I've just got an XLWB Iveco Daily Panel van 2.3 2008

It has a tail lift and I will need to continue in it's intended role as a motorcycle transport/storage/mechanic pitstop (I am a very clean mechanic) as well as occasional use moving furniture and other heavy items.

In addition to this I'd like it to serve 2 further purposes.

1) Be able to sleep on a thin roll up 1 inch mattress (which I already have) but up to -8 temperature (which I haven't tried yet)

2) I'm an amateur gymnast and it's often impossible to find a space to do training and conditioning, the back of the van is great for this, however I would love some sound proofing and to generally be surrounded by materials that can be cleaned easily, like lino for instance.

So having said the following my major concerns are: 

-Condensation (especially with me exercising in the back of the van) and how to stop it.

-Taking up too much space in the panel van with insulation and panels etc. (more space is better)

-Finding a material on the floor that can be cleaned easily, I suppose linoleum would be good for this. I cannot do carpets

-Generally making it look pleasing to the eye while not betraying that I may sleep there for weeks at a time.

-Oh and finally I am not broke, but on a budget for sure. Bang for buck would be great.

So basically it would need to double as a transportation vehicle and a pleasant place to spend an evening as well.

Any ideas would be appreciated!


----------



## greygit (Apr 15, 2007)

Pfenig said:


> I've just got an XLWB Iveco Daily Panel van 2.3 2008
> 
> It has a tail lift and I will need to continue in it's intended role as a motorcycle transport/storage/mechanic pitstop (I am a very clean mechanic) as well as occasional use moving furniture and other heavy items.
> 
> ...


Hi Pfenog.
Welcome to the site, can't help with your modifications as I always buy readymade, so to speak but there are many experts on here so I'm sure you will get good advice.


----------



## camallison (Jul 15, 2009)

Kev (KevnLiz) is the best bloke to ask - he has done a full conversion of his van and even included pics of it - there is a link at the foot of any of his posts to the pics.

Colin


----------



## pieterv (Feb 3, 2009)

Hi and welcome,

You are right that condensation is going to be a major concern. So you need ventilation and a damp proof membrane, as well as avoiding any cold spots where condensation will happen.

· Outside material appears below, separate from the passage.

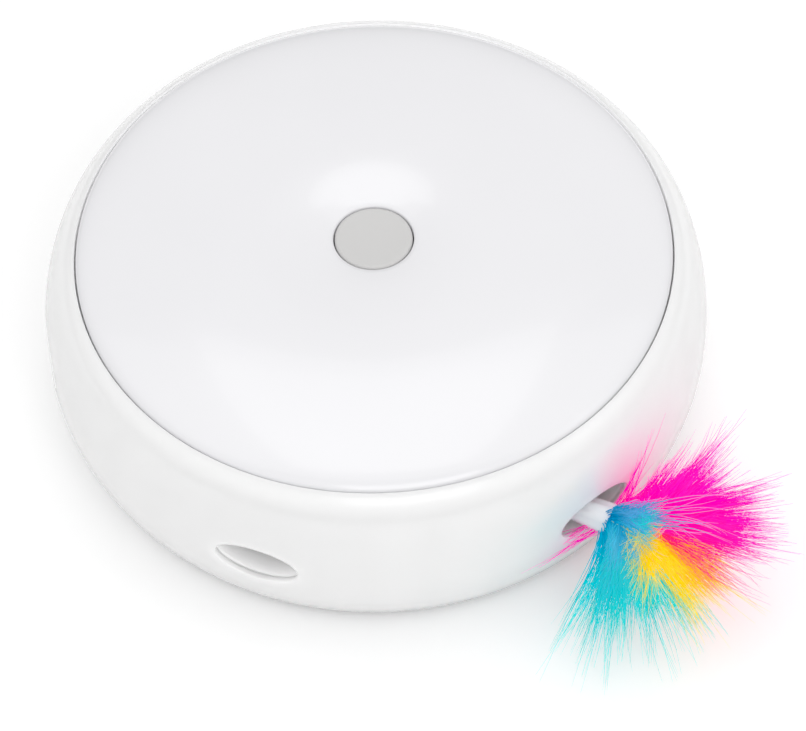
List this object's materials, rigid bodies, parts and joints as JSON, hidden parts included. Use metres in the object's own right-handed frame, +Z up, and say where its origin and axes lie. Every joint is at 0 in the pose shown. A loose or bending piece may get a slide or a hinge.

This is going to be difficult with a van conversion unless you go for spray on foam, which will insulate and provide a damp barrier.

Have a look at the SBMCC forum, they will have some ideas as to where to get spray foaming done.

Pieter


----------



## Pfenig (Nov 10, 2014)

pieterv said:


> Hi and welcome,
> 
> You are right that condensation is going to be a major concern. So you need ventilation and a damp proof membrane, as well as avoiding any cold spots where condensation will happen.
> 
> ...


Thanks for the advice indeed the spray on foam may be excellent, I will head over there and see if anyone has any advice.

Furthermore I may actually want this to occur with a luton box van.

Thanks again.


----------



## Zebedee (Oct 3, 2007)

Hi

I can't help with the question, but it has been asked a number of times on here, and if you subscribe you will have access to the search facility.

It's not the best in the world ( :roll: ) but it does work, and will allow you to search for this, and any other information that may help.

Dave


----------